On occasion, students with whom I work ask me to recount the most unusual career counseling experiences I have had over the years. While there have certainly been many unusual situations over the past thirty years, my training in counseling psychology still has a strong grip on me, and I prefer to maintain the confidentiality I promise every individual that confides in me. Instead, I take the opportunity to share an unusual set of circumstances I encountered with a large group of undergraduates 30 years ago.

This is that story, and I choose to share it because it provided me such a rare and unexpected learning experience. While this story could not describe the status of a college as historic and presently strong as Oberlin, it does describe what happens to institutions large and small every year.

As a 30-something career-changing graduate student at a university in upstate New York, my supervising mentor delegated to me what he described as a quite unpleasant task. As it turned out, this “assignment” became a style-shaping, profound, and rewarding experience for which I have always been grateful.

Over the course of that spring semester, I became the “go-to” career counselor for 150 students of a nearby four-year liberal arts institution. Eisenhower College, founded fifteen years earlier in 1968 as a women’s liberal arts college, was about to close its doors following the 1983 academic year. Despite efforts of Congress (literally) and those of the former President of the United States for whom it was named, the College was struggling mightily and had at that point already begun paring back its support services for students, including their career advising. That’s where I came in.

The University of Rochester, the Rochester Institute of Technology, and my institution divided the student body equally (though Alfred University was far smaller than either U of R or RIT) and offered every “Ike” (Eisenhower’s equivalent of “Obie”) our support on all matters career. As a result, I spent much of that spring semester coaching undergraduates who were asking how they should explain that their college/alma mater no longer exists. Effective that June, the only office at Eisenhower that would continue operating would be the Office of Records (transcripts).

My “Ikes” went through more than a case of tissue boxes during that stretch. I do believe I helped them find their voices and uncover ways to positively represent their college and themselves to prospective employers and graduate schools. I learned more from them than I would have ever anticipated, certainly more than they learned from me.

I took actions of my own. From that spring forward, and ever since, I donate(d) to my two undergraduate alma maters, to Alfred, and to the four colleges I have served as a staff member. The day after my only child graduated from Denison University, we sat down together at his computer as he made a $5 contribution to the Denison Annual Fund.

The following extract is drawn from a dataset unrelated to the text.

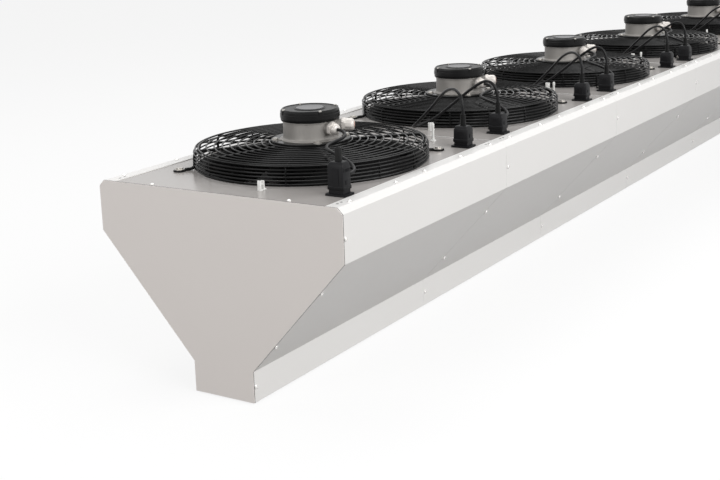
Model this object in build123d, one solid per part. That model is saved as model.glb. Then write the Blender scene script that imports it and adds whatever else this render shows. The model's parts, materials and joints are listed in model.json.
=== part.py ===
from build123d import *
import math
import os

os.makedirs("parts", exist_ok=True)

# Housing sizes, in mm
MODULES = 5
PITCH = 685.0
WIDTH = 600.0
SIDE_HEIGHT = 107.0
TAPER_HEIGHT = 250.0
NOZZLE_HEIGHT = 65.0
NOZZLE_WIDTH = 148.0
BEVEL = 12.0
SHEET = 1.5
END_SHEET = 2.0
TOP_LIP = 28.0
BOTTOM_LIP = 14.0
SEAM_GAP = 0.6
SEAT_GAP = 0.3
FRAME_BAND = 40.0
END_RIM = 22.0
FRAME_SHEET = 2.0
VANE_SPREAD = 50.0
VANE_SHEET = 1.5
VANE_MARGIN = 6.0
VENT_MARGIN = 5.0

# Screws of the housing
HEAD_R = 4.5
HEAD_H = 3.0
SHANK_R = 2.1
SHANK_L = 9.0
SHANK_FIT = 0.3
SCREW_INSET = 8.0
TAPER_SCREWS = (0.24, 0.74)
TOP_SCREWS = (55.0, 225.0, 340.0, 498.0, 640.0)
TOP_SCREW_EDGE = 18.0
END_TOP_SCREW_X = 16.0
END_TOP_SCREW_Y = 170.0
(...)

You see, I learned that spring that even venerable colleges are vulnerable. I learned that I needed to participate. I learned that no gift is insignificant. I learned that caring and giving matter … a lot.

With Oberlin Illuminate, I have another opportunity to be part of an “insurance policy” that my present venerable institution will veer even farther from vulnerability. Oberlin is part of my present, will too soon be part of my past, and will inevitably become part of my legacy. Essentially, it is part of me. While I often feel like I leave my blood, sweat and tears here, I choose to leave a modest gift as well.